Notably, Sunday Morning includes significant coverage of the fine and performing arts, including coverage of topics usually not covered in network news, such as architecture, painting, ballet, opera and classical music, though increasingly more popular forms of music have been included as well. The program's correspondents tend to ask nontraditional questions of guests (for instance, actor Brad Pitt was asked about his love of architecture, and Grant Hill about his painting collection). Television essays similar to the kinds delivered on PBS also appear, and the program generally has a stable of equally positive and negative news stories to fill up the program when there is no breaking news of note. Story lengths are longer (lasting up to twelve minutes at a time) and the pace of the program is considerably quieter and more relaxed than CBS Mornings and CBS Saturday Morning, even after those programs began sharing some of Sunday Mornings branding elements. 

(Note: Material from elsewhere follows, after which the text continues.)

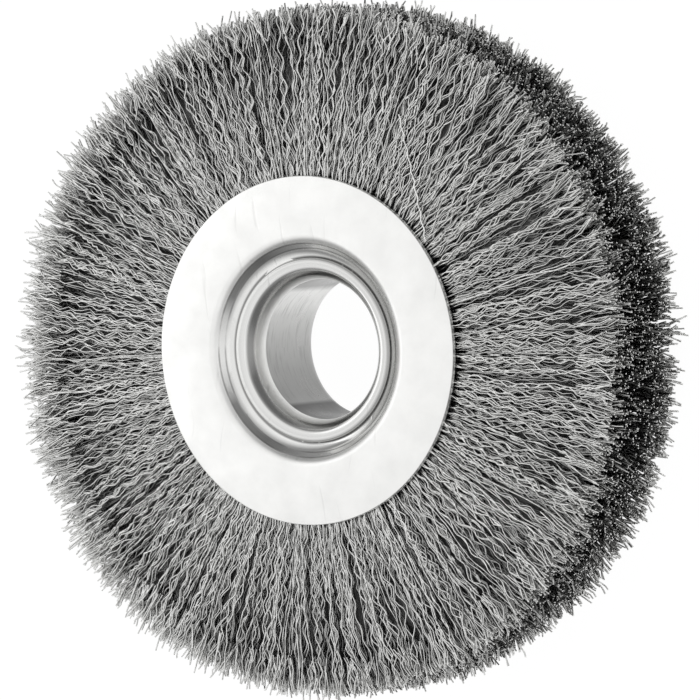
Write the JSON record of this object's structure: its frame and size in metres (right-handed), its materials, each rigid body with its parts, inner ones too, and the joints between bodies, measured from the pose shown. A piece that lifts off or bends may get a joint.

Commentators Ben Stein and Nancy Giles appear in recurring segments to deliver opinion commentaries, and correspondent Bill Geist also contributes human interest stories. The program ends with a nature scene, not given a formal title for most of the program's history, but since entitled "Moment of Nature" as it is now a sponsored element.

Despite the stereotype of the program appealing primarily to senior citizens, Sunday Morning has actually placed first in its time slot in the key demographic of adults 25–54, beating all of the political discussion-driven Sunday morning talk shows.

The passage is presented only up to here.